Denn die zweite große Stütze des Films sind die Nebendarsteller. Dame Judi Dench ist wie so oft vor allem sie selbst, vermag es aber, mit einer Handvoll Dialogsätzen, den Film an den richtigen Stellen voranzutreiben. Zoë Wanamaker als Paula Strasberg liefert eine zauberhafte kleine Vignette, die Darsteller der respektiven Eheleute Arthur Miller und Vivien Leigh unterstützen, ohn das Scheinwerferlicht auf sich zu ziehen, und Kenneth Branagh spielt jene Rolle, die er Zeit seines Lebens auszufüllen suchte, nach Henry V und Hamlet übernimmt er diesmal nicht nur eine Rolle, die Sir Larry auch schon ausfüllte und als Filmregisseur mit Leben erfüllte (wobei Branagh beide Male weit hinter seinem Vorbild blieb), diesmal darf er sogar Laurence Olivier persönlich spielen, ganz wie Orson Welles pompös und selbstverliebt mit Shakespeare-Zitaten um sich werfen - und er bekommt trotz aller Farce noch Raum genug, den Menschen hinter der Legende zu offenbaren.

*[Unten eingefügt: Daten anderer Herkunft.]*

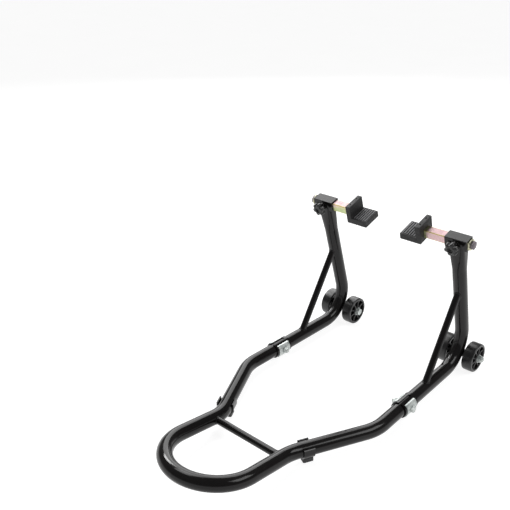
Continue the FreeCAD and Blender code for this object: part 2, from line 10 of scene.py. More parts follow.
import bmesh
import bpy
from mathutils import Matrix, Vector


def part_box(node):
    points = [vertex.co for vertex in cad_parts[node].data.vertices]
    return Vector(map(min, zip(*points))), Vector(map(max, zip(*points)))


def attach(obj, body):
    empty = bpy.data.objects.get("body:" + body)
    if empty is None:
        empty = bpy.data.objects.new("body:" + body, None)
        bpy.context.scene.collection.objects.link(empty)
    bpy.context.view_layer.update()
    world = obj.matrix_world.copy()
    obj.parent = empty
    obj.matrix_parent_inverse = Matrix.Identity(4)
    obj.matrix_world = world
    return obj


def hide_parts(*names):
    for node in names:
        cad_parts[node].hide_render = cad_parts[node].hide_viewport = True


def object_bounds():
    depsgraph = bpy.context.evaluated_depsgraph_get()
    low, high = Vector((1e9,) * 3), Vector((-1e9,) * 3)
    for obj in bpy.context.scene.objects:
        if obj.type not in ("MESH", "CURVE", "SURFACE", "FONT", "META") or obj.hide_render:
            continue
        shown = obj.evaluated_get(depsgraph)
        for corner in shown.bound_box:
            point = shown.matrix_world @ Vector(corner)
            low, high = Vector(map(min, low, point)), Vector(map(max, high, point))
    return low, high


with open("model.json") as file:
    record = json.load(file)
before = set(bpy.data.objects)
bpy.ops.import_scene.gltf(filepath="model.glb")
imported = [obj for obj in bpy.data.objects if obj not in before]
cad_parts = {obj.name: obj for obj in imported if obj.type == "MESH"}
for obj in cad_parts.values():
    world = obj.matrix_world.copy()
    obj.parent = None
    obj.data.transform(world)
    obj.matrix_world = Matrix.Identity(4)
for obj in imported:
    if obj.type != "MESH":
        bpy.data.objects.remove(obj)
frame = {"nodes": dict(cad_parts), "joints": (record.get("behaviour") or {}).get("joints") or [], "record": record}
cad_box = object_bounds()

# The sign of X on each side of the stand
SIDES = {"left": -1.0, "right": 1.0}
X_AXIS = Vector((1, 0, 0))
MM = 0.001
WHITE = (1.0, 1.0, 1.0)


# ---------------------------------------------------------------- camera, light and floor

# The lens is in millimetres and the shift in shares of the picture's width
CAMERA_PLACE = Vector((0.7756, -0.9593, 0.9264))
CAMERA_TARGET = Vector((-0.1366, 0.1060, 0.1277))
CAMERA_LENS = 48.83
CAMERA_SHIFT = (-0.074, 0.118)
LAMP_TARGET = (0.0, 0.0, 0.15)
FLOOR_REACH = 12.0
# The floor lies a hair below the feet, so that no two faces share a plane
FLOOR_GAP = 0.0002


def aim(thing, place, target):
    """Put a camera or a lamp at a place and point its -Z at the target."""
    thing.location = place
    thing.rotation_mode = "QUATERNION"
    thing.rotation_quaternion = (Vector(target) - Vector(place)).to_track_quat("-Z", "Y")


def link(thing):
    """Add an object to the scene."""
    bpy.context.scene.collection.objects.link(thing)
    return thing


def make_camera():
    data = bpy.data.cameras.new("camera")
    data.lens = CAMERA_LENS
    data.shift_x, data.shift_y = CAMERA_SHIFT
    data.clip_start = 0.01
    data.clip_end = 50.0
    camera = link(bpy.data.objects.new("camera", data))
    aim(camera, CAMERA_PLACE, CAMERA_TARGET)
    bpy.context.scene.camera = camera


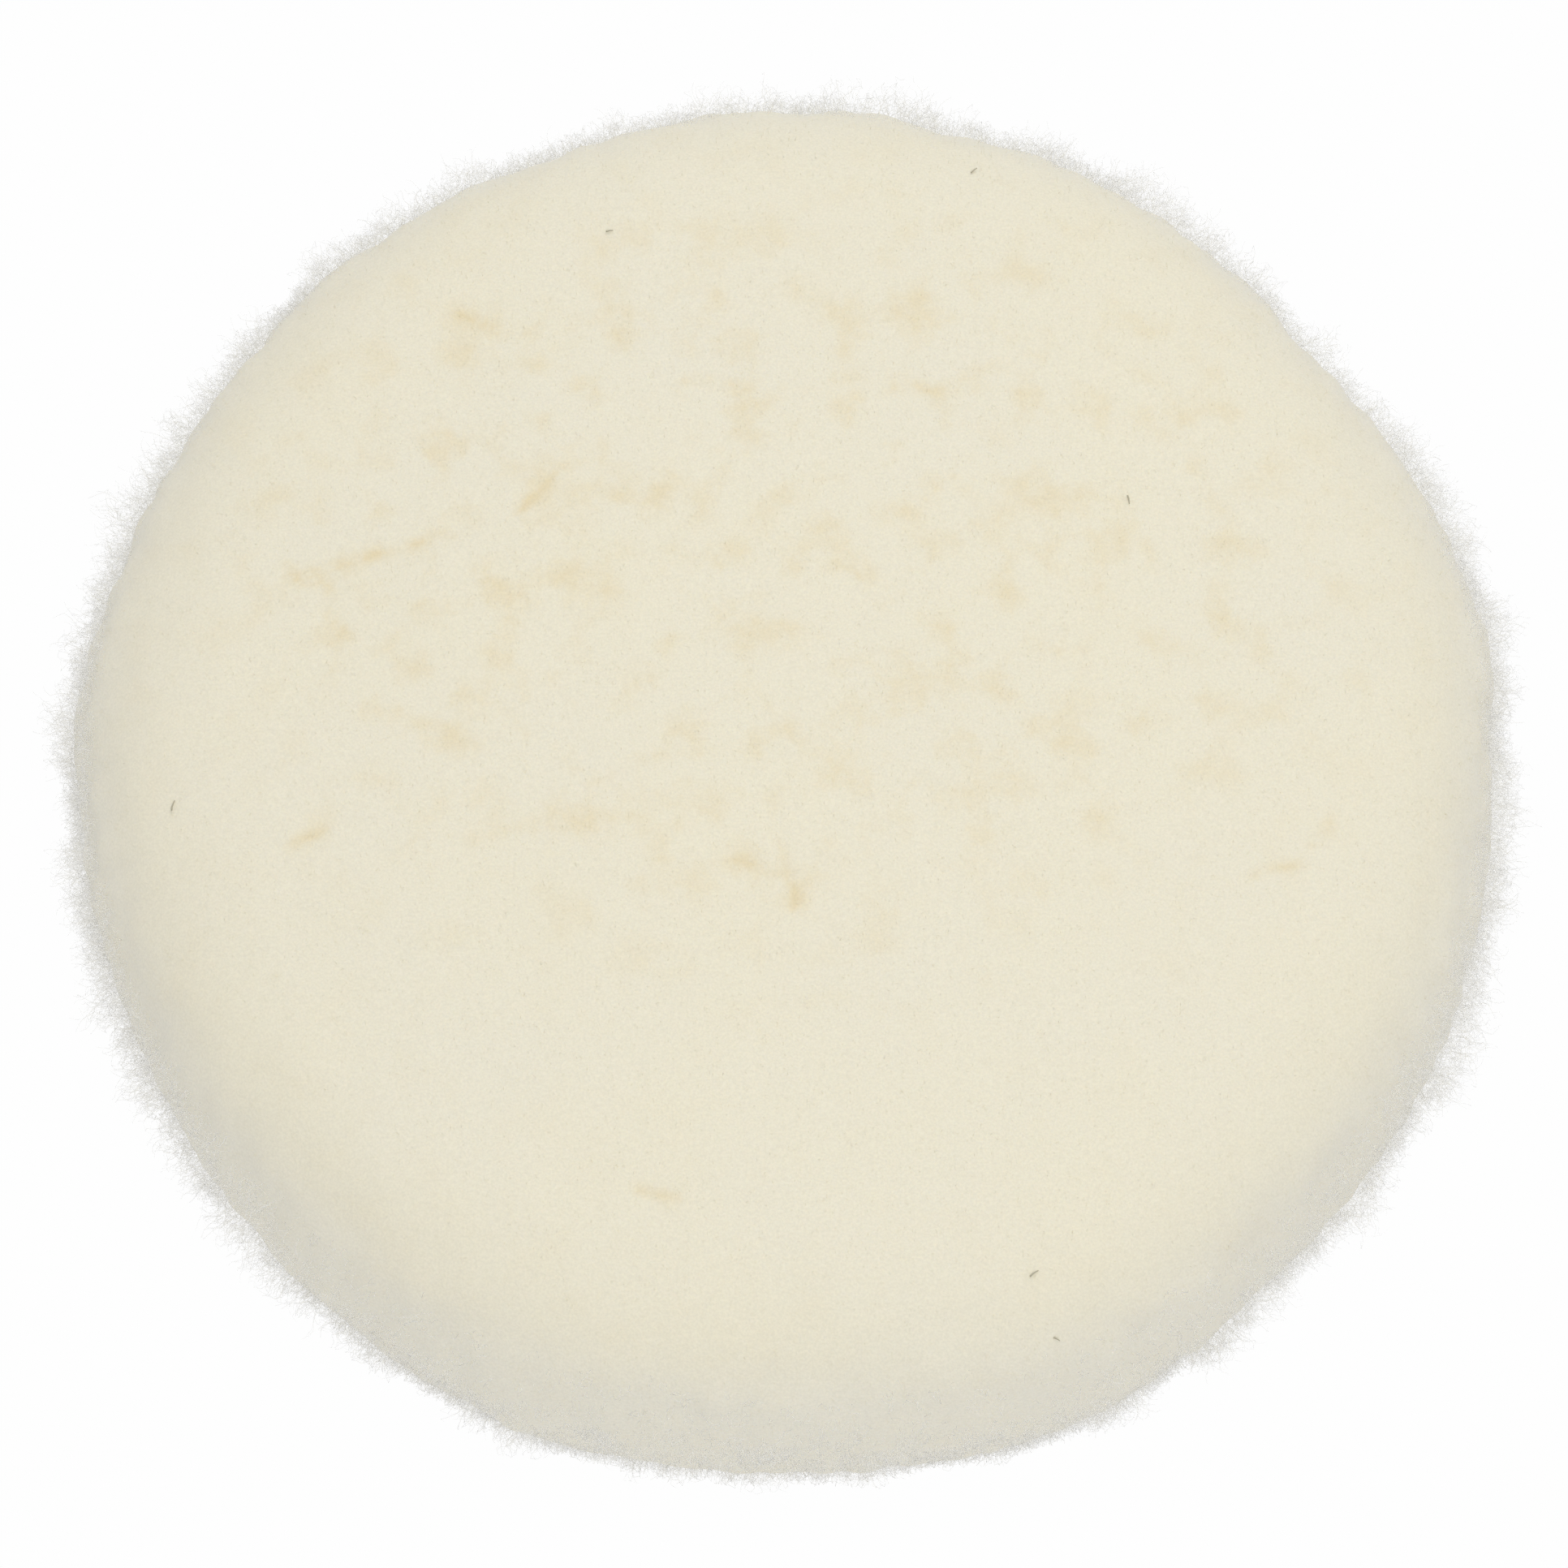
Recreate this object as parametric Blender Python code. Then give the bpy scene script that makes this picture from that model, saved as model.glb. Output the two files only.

My Week with Marilyn könnte fast wie The Prince and the Showgirl sein: im Kern eine federleichte Komödie, doch durch Marilyns Darstellung (damals aufgrund des Method Actings, heute aufgrund der Hintergründe) bekommt das Ganze plötzlich sehr viel Gewicht.Was damals sehr störte, diesmal aber den Film veredelt.
»It's agony for him, because he's an actor who wants to be a filmstar.
And you're a filmstar who wants to be an actress.